• _WRITTEN PROBLEM_:
Repeat only the lines from the one containing "body.Tip = loft" through the one containing "for node in", exactly as written, both ends included.

• _RECORDED DATA_:
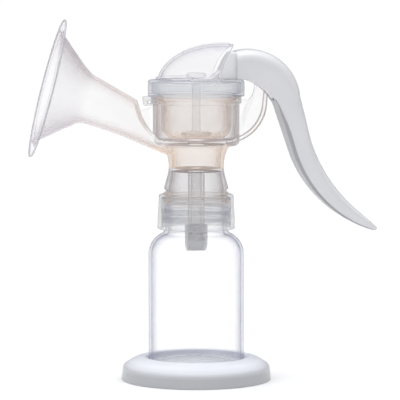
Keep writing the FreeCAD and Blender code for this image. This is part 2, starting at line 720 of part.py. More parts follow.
def cover_hood():
    """Dome over the stem's head and the handle's arm, open towards the handle, on a flanged foot."""
    flange = turned("hood_flange", [
        ("hood_radius - hood_wall", "hood_bottom"),
        ("hood_flange_radius", "hood_bottom"),
        ("hood_flange_radius", "hood_bottom + hood_flange"),
        ("hood_radius - hood_wall", "hood_bottom + hood_flange"),
    ])
    dome = cut("hood_shell", hood_dome("hood_outside", 0), hood_dome("hood_inside", "hood_wall"))
    front = cross_cylinder("hood_front", "hood_front_x", "hood_front_z", "hood_front", 80)
    keep(cut("hood_solid", fused("hood_whole", dome, flange), front), "cover_hood")


def handle_outline(inset):
    """Side view of the handle, over its back to the tip and back underneath, moved inwards by inset."""
    def corner(x, z, outward, radius=None):
        across = "%s - (%s) * cos(%s deg)" % (x, inset, outward)
        upward = "%s - (%s) * sin(%s deg)" % (z, inset, outward)
        return (across, upward) if radius is None else (across, upward, radius)
    tip = [
        ("handle_tip_x - 0.9", 91.0),
        ("handle_tip_x - 1.9", 88.7, -1.3),
    ]
    inner_tip = [("handle_tip_x - 9.0", 94.9), ("handle_tip_x - 10.2", 93.6)]
    return [
        ("shoulder_x + %s" % inset, "shoulder_top - %s" % inset),
        corner(62.3, 170.6, 14, "%s - 31.4" % inset),
        corner(69.4, 142.4, 15),
        corner(98.0, 101.0, 45, "94 + %s" % inset),
        *(inner_tip if inset else tip),
        corner(56.9, 137.7, 198, "%s - 74" % inset),
        corner(49.2, 161.0, 199),
        corner(24.6, "shoulder_bottom", 270, "27 + %s" % inset),
        ("shoulder_x + %s" % inset, "shoulder_bottom + %s" % inset),
    ]


def plan_outline():
    """Plan view of the handle: straight over the pivot, then tapering to the tip."""
    return [
        ("shoulder_x", "-handle_width / 2"),
        ("handle_taper_x", "-handle_width / 2"),
        ("handle_tip_x", "-handle_tip_width / 2"),
        ("handle_tip_x", "handle_tip_width / 2"),
        ("handle_taper_x", "handle_width / 2"),
        ("shoulder_x", "handle_width / 2"),
    ]


def inward(sketch, inset):
    """The outline of a sketch moved inwards."""
    shrunk = doc.addObject("Part::Offset2D", sketch.Name + "_inset")
    shrunk.Source = sketch
    shrunk.Join = 2
    bind(shrunk, Value="-(%s)" % inset)
    return shrunk


def crossed(name, side, plan):
    """What a side view and a plan view have in common when both are extruded."""
    side_slab = extruded(name + "_side_slab", side, FreeCAD.Vector(0, 1, 0), 60)
    plan_slab = extruded(name + "_plan_slab", plan, FreeCAD.Vector(0, 0, 1), 500)
    return common(name, side_slab, plan_slab)


def handle_shell_and_cover():
    """The hollow handle, parted into its shell and the cover strip on the hand's side."""
    side = middle_sketch("handle_side", handle_outline(0))
    hollow_side = middle_sketch("handle_hollow_side", handle_outline("handle_wall"))
    plan = flat_sketch("handle_plan", plan_outline())
    outside = crossed("handle_outside", side, plan)
    inside = crossed("handle_inside", hollow_side, inward(plan, "handle_wall"))
    hollow = cut("handle_hollow", outside, inside)
    inner_width = "handle_width - 2 * handle_wall"
    strip_side = middle_sketch("strip_side", [
        ("slot_end_x - 1.5", 158.0),
        ("slot_end_x - 1.5", 172.0),
        (54.0, 166.0),
        (60.9, 139.0),
        (81.0, 107.0, 74),
        (101.0, 93.6, 60),
        (104.0, 86.0),
        (80.0, 86.0),
    ])
    strip_zone = crossed("strip_zone", strip_side, inward(flat_sketch("strip_plan", plan_outline()),
                                                          "handle_wall"))
    strip = common("cover_strip", hollow, strip_zone)
    throat = slab("underside_opening", [
        ("shoulder_x - 1", "shoulder_bottom - 3"),
        ("slot_end_x - 1.5", 160.0),
        ("slot_end_x - 1.5", "pivot_z"),
        ("shoulder_x + 6", "shoulder_top - 6"),
        ("shoulder_x - 1", "shoulder_top - handle_wall"),
    ], inner_width)
    return cut("shell_solid", hollow, fused("shell_openings", strip_zone, throat)), strip


def lever_arm():
    """Arm from the fork under the stem's head to the cheeks round the pivot."""
    arm = slab("arm", [
        ("fork_root_x", "arm_bottom"),
        (24.6, "arm_bottom"),
        ("slot_end_x + 0.6", 165.8, -27),
        (52.0, 172.0),
        (48.0, 187.0),
        (38.0, 192.5),
        ("shoulder_x + 3", "shoulder_top - 3.2"),
        ("shoulder_x - 0.6", "shoulder_top - 1.8"),
        (18.3, 191.6),
        (14.0, 190.2),
        ("fork_root_x", 188.0),
    ], "arm_width")
    tines = slab("tines", [
        ("fork_tip_x", "fork_bottom"),
        ("fork_root_x + 4", "fork_bottom"),
        ("fork_root_x + 4", "arm_bottom + 4"),
        ("fork_root_x", "arm_bottom + 4"),
        ("fork_root_x", "fork_top"),
        (0.6, "fork_top"),
        ("fork_tip_x", "fork_top - 1.3"),
    ], "fork_width")
    fork_slot = slab("fork_gap", [
        ("fork_tip_x - 1", "fork_bottom - 1"),
        ("stem_radius + 1.2", "fork_bottom - 1"),
        ("stem_radius + 1.2", "fork_top + 1"),
        ("fork_tip_x - 1", "fork_top + 1"),
    ], "fork_slot")
    bracket_gap = slab("bracket_gap", [
        ("pivot_x - 13", "pivot_z - 6"),
        ("pivot_x - 4", 158.0),
        ("slot_end_x", 158.0),
        ("slot_end_x", "pivot_z - 8"),
        ("pivot_x + 5.4", "pivot_z + 5.4"),
        ("pivot_x - 6", "pivot_z + 5.4"),
        ("pivot_x - 13", "pivot_z + 1"),
    ], "bracket_slot")
    bores = cross_cylinder("pivot_bores", "pivot_x", "pivot_z", "trunnion_radius + trunnion_gap",
                           "trunnion_span + 0.6")
    return fused("arm_solid", arm, tines), fused("arm_gaps", fork_slot, bracket_gap, bores)


def handle():
    """Shell, and the lever inside it: fork, arm, pivot cheeks and cover strip in one moulding."""
    shell, strip = handle_shell_and_cover()
    arm, gaps = lever_arm()
    keep(cut("handle_shell_solid", shell, arm), "handle_shell")
    keep(cut("lever_solid", fused("lever_whole", arm, strip), gaps), "handle_lever")


def duckbill_valve():
    """Silicone valve: a sleeve pushed on the spout, over a flat bill whose lips meet along X."""
    body = turned_body("duckbill_valve", [
        ("spout_radius", "valve_bill_top"),
        ("valve_radius", "valve_bill_top"),
        ("valve_radius", "valve_top"),
        ("spout_radius", "valve_top"),
    ])
    outer_lips = ("valve_lip_length", "valve_lip_width")
    inner_lips = ("valve_lip_length - 2 * valve_wall", "valve_slit")
    bill(body, "bill", "PartDesign::AdditiveLoft", "valve_radius", outer_lips)
    bill(body, "throat", "PartDesign::SubtractiveLoft", "valve_radius - valve_wall", inner_lips)
    keep(body, "duckbill_valve")


def bill(body, name, kind, radius, lips):
    """A loft from the sleeve's circle down to the lips."""
    length, width = lips
    top = body.newObject("Sketcher::SketchObject", name + "_top")
    top.addGeometry(Part.Circle(FreeCAD.Vector(), FreeCAD.Vector(0, 0, 1), value(radius)), False)
    top.addConstraint(Sketcher.Constraint("Coincident", 0, 3, -1, 1))
    hold(top, Sketcher.Constraint("Radius", 0, value(radius)), radius)
    bottom = body.newObject("Sketcher::SketchObject", name + "_lips")
    end = "(%s) / 2 - (%s) / 2" % (length, width)
    half = "(%s) / 2" % width
    bow = "(%s) * 0.55" % width
    draw(bottom, [
        ("-(%s)" % end, "-(%s)" % half),
        (end, "-(%s)" % half),
        (end, half, bow),
        ("-(%s)" % end, half),
    ], closing_radius=bow)
    for sketch, height in [(top, "valve_bill_top"), (bottom, "valve_bottom")]:
        sketch.AttachmentSupport = [(body_plane(body, "XY_Plane"), "")]
        sketch.MapMode = "FlatFace"
        bind(sketch, AttachmentOffset__Base__z=height)
    doc.recompute()
    loft = body.newObject(kind, name)
    loft.Profile = top
    loft.Sections = [bottom]
    body.Tip = loft


def main():
    stand_base()
    bottle()
    screw_collar()
    neck_seal()
    pump_cup_and_neck()
    breast_shield()
    duckbill_valve()
    diaphragm()
    stem()
    cover_ring()
    cover_hood()
    handle()
    doc.recompute()
    for thing in doc.Objects:
        if "Invalid" in thing.State or "Error" in thing.State:
            raise RuntimeError("%s did not compute: %s" % (thing.Name, thing.State))
    for piece in sub_parts:
        if piece.Shape.isNull() or not piece.Shape.isValid():
            raise RuntimeError("%s is not a valid shape" % piece.Label)
    os.makedirs("parts", exist_ok=True)
    for piece in sub_parts:
        piece.Shape.exportStep("parts/%s.step" % piece.Label)


main()
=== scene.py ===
"""Manual breast pump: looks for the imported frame."""
import math

import bmesh
import bpy
from mathutils import Matrix, Vector


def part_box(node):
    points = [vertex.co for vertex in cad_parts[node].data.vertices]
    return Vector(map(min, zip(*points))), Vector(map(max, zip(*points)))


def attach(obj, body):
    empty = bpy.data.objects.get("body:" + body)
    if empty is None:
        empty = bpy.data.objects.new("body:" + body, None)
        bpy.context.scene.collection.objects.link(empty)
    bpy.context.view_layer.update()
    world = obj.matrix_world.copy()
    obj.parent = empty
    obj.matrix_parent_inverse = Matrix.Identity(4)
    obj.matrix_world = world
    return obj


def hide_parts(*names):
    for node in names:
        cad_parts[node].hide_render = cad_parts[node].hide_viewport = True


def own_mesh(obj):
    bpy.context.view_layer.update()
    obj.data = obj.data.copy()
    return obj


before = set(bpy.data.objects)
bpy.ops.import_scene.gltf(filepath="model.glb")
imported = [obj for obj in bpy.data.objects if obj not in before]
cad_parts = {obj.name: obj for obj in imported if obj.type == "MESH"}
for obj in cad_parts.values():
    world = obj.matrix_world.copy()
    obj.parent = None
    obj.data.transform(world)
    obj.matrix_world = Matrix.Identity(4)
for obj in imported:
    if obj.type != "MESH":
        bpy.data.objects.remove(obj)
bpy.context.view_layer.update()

MM = 0.001
bottle_low, bottle_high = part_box("bottle")
AXIS = (bottle_low[0] + bottle_high[0]) / 2 / MM  # X of the bottle's axis, about which all is drawn
TURNS = 144  # sides of a turned piece
WELD, STEP_WELD = 1e-5, 2e-4  # points nearer than this become one: a drawn mesh's, a boolean's


# ---------------------------------------------------------------- outlines, in mm

def rounded(points, steps=5):
    """A closed outline whose corners (across, up, radius) become arcs."""
    out = []
    for i, point in enumerate(points):
        here = Vector(point[:2])
        radius = point[2] if len(point) > 2 else 0
        if not radius:
            out.append(tuple(here))
            continue
        before = Vector(points[i - 1][:2]) - here
        after = Vector(points[(i + 1) % len(points)][:2]) - here
        half = before.angle(after) / 2
        back = min(radius / math.tan(half), 0.49 * before.length, 0.49 * after.length)
        radius = back * math.tan(half)
        u, v = before.normalized(), after.normalized()
        centre = here + (u + v).normalized() * (radius / math.sin(half))
        start, end = here + u * back - centre, here + v * back - centre
        turn = start.angle_signed(end)
        for k in range(steps + 1):
            out.append(tuple(centre + Matrix.Rotation(-turn * k / steps, 2) @ start))
    return out


def bow(start, end, radius, steps=12):
    """Points after start, up to end, of an arc; a positive radius turns left."""
    a, b = Vector(start), Vector(end)
    chord = b - a
    r = abs(radius)
    side = Vector((-chord.y, chord.x)).normalized() * (1 if radius > 0 else -1)
    centre = (a + b) / 2 + side * math.sqrt(max(r * r - chord.length_squared / 4, 0))
    turn = (a - centre).angle_signed(b - centre)
    return [tuple(centre + Matrix.Rotation(-turn * k / steps, 2) @ (a - centre))
            for k in range(1, steps + 1)]


def along(points, share):
    """The point at that share of an open outline's length, and the direction there."""
    spans = [(Vector(q) - Vector(p)).length for p, q in zip(points, points[1:])]
    left = share * sum(spans)
    for i, span in enumerate(spans):
        if left <= span or i == len(spans) - 1:
            p, q = Vector(points[i]), Vector(points[i + 1])
            return p.lerp(q, left / span), (q - p).normalized()
        left -= span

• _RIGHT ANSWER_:
    body.Tip = loft


def main():
    stand_base()
    bottle()
    screw_collar()
    neck_seal()
    pump_cup_and_neck()
    breast_shield()
    duckbill_valve()
    diaphragm()
    stem()
    cover_ring()
    cover_hood()
    handle()
    doc.recompute()
    for thing in doc.Objects:
        if "Invalid" in thing.State or "Error" in thing.State:
            raise RuntimeError("%s did not compute: %s" % (thing.Name, thing.State))
    for piece in sub_parts:
        if piece.Shape.isNull() or not piece.Shape.isValid():
            raise RuntimeError("%s is not a valid shape" % piece.Label)
    os.makedirs("parts", exist_ok=True)
    for piece in sub_parts:
        piece.Shape.exportStep("parts/%s.step" % piece.Label)


main()
=== scene.py ===
"""Manual breast pump: looks for the imported frame."""
import math

import bmesh
import bpy
from mathutils import Matrix, Vector


def part_box(node):
    points = [vertex.co for vertex in cad_parts[node].data.vertices]
    return Vector(map(min, zip(*points))), Vector(map(max, zip(*points)))


def attach(obj, body):
    empty = bpy.data.objects.get("body:" + body)
    if empty is None:
        empty = bpy.data.objects.new("body:" + body, None)
        bpy.context.scene.collection.objects.link(empty)
    bpy.context.view_layer.update()
    world = obj.matrix_world.copy()
    obj.parent = empty
    obj.matrix_parent_inverse = Matrix.Identity(4)
    obj.matrix_world = world
    return obj


def hide_parts(*names):
    for node in names:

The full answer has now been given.